竹田健康財団とNTTドコモビジネス(旧 NTTコミュニケーションズ)は7月30日、日本の地域社会が抱える高齢化の進行や高齢者の孤立、医療提供における地域格差といった課題に対し、地域住民のウェルビーイング向上に貢献することを目的に、プラットフォームの構築や生成AIを活用した高齢者のコミュニティづくりなどを通じた実証実験を開始することを発表した。

実証実験の背景

日本全体で進む高齢化は、特に地方において深刻な課題となっている。地域における高齢者の孤立、生活インフラへのアクセスの困難さ、そして生産年齢人口が減少する中での医療介護提供体制の維持のためには、医療従事者数の確保と働き方改革が必要だ。

竹田健康財団は、地域の中核病院である竹田綜合病院を中心に、住民の健康を支える重要な役割を担っている。一方のNTTドコモビジネスは通信技術や生成AIを含むデジタルソリューションの提供を通じて、社会課題の解決を支援してきた。

今回の実証実験は「家から出られなくても孤独にならない仕組み」の構築を最優先テーマとし、高齢化が進む福島県会津若松市において、高齢者のコミュニケーションの維持・促進を図る。

さらに、介護予防をはじめとした生活支援サービスの拡充を通じて、健康寿命の延伸を目指す。また、単なる情報配信にとどまらず、地域の高齢者の日常に自然に溶け込み、継続的に利用されるAIを活用した地域コミュニティプラットフォームを構築する。

  • 実証実験の概要図

    実証実験の概要図

実証実験の概要

両者は今回の実証実験で、STEP1とSTEP2を通じて、地域住民同士の日常的なコミュニケーションを維持・促進するためのAIを活用した地域コミュニティプラットフォームを整備する。

STEP1では地域コミュニケーション活性化のためのプラットフォーム構築と、介護予防に向けたバイタルデータの活用を進める予定。

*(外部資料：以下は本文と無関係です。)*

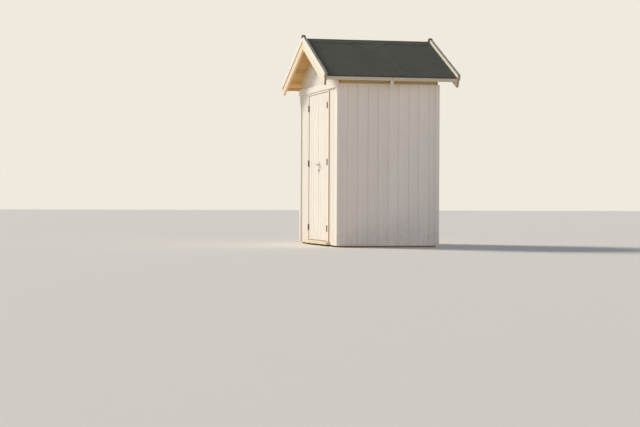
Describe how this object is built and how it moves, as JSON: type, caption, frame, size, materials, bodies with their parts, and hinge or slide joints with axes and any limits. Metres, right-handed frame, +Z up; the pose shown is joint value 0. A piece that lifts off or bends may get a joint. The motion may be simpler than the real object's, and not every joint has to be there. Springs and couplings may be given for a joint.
{
  "type": "beach hut",
  "caption": "White painted timber beach hut with a gabled roof of grey felt, bargeboards, and double doors with butt hinges and a lever lock.",
  "frame": {"origin": "centre of the hut's bounding box at ground level, under the floor bearers", "axes": "+X to the right when one faces the doors, +Y from the door gable to the rear, +Z up"},
  "size_m": [2.45, 1.732, 2.6869],
  "materials": {
    "white_timber": "painted white, satin",
    "cream_timber": "painted cream, worn",
    "bare_timber": "sawn, unpainted",
    "roofing_felt": "mineral grit, matt",
    "dark_steel": "dark, matt",
    "dull_steel": "dull, weathered"
  },
  "bodies": {
    "hut": {"floor_bearers": "bare_timber", "floor_deck": "bare_timber", "left_wall": "white_timber", "right_wall": "white_timber", "rear_wall": "white_timber", "front_wall_left": "white_timber", "front_wall_right": "white_timber", "front_gable": "white_timber", "corner_posts": "bare_timber", "door_posts": "bare_timber", "door_header": "bare_timber", "wall_rails": "bare_timber", "wall_plates": "bare_timber", "left_rafters": "bare_timber", "right_rafters": "bare_timber", "collar_tie": "bare_timber", "eaves_blocking": "bare_timber", "left_roof_deck": "bare_timber", "right_roof_deck": "bare_timber", "left_felt": "roofing_felt", "right_felt": "roofing_felt", "ridge_felt": "roofing_felt", "front_left_barge": "white_timber", "front_right_barge": "white_timber", "rear_left_barge": "white_timber", "rear_right_barge": "white_timber", "barge_cover_strips": "white_timber", "left_fascia": "white_timber", "right_fascia": "white_timber", "corner_trims": "white_timber", "head_board": "white_timber", "left_casing": "white_timber", "right_casing": "white_timber", "casing_head": "white_timber", "threshold": "cream_timber", "frame_hinges": "dark_steel"},
    "left_leaf": {"left_door": "white_timber", "left_door_ledges": "white_timber", "left_door_hinges": "dark_steel", "left_door_bolts": "dark_steel"},
    "right_leaf": {"right_door": "white_timber", "right_door_ledges": "white_timber", "right_door_hinges": "dark_steel", "lock_plate": "dull_steel", "lock_case": "dark_steel"},
    "lever": {"door_lever": "dull_steel"}
  },
  "joints": [
    {"name": "left_leaf_hinge", "type": "hinge", "parent": "hut", "child": "left_leaf", "pos_m": [-0.5115, -0.6525, 0.068], "axis": [0, 0, -1], "range_deg": [0, 165]},
    {"name": "right_leaf_hinge", "type": "hinge", "parent": "hut", "child": "right_leaf", "pos_m": [0.5115, -0.6525, 0.068], "axis": [0, 0, 1], "range_deg": [0, 165]},
    {"name": "lever_turn", "type": "hinge", "parent": "right_leaf", "child": "lever", "pos_m": [0.0485, -0.643, 1.03], "axis": [0, 1, 0], "range_deg": [0, 45], "stiffness_Nm_per_rad": 0.8, "springref_deg": -34.38}
  ]
}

地域コミュニケーション活性化のためのプラットフォーム構築においては、チカクが開発してNTTドコモが提供するビデオ通話サービス「ちかく」を活用し、地域住民が気軽に交流できる井戸端会議をオンラインで実現。自宅にいながら地域コミュニティに参加できる仕組みを構築し、社会参加を促進する。

介護予防に向けたバイタルデータの活用では、ウェアラブルウォッチなどから取得されるバイタルデータを活用し、見守り機能や健康管理支援の実証を進める。写真共有や自宅のテレビ画面への投影など、日常的に使いやすい機能を組み合わせることで、デジタルツールへの抵抗感を軽減するとともに継続的な健康データの取得を目指す。

STEP2では医療・介護分野や自治体との連携を強化し、ICTツールの活用を促進する予定。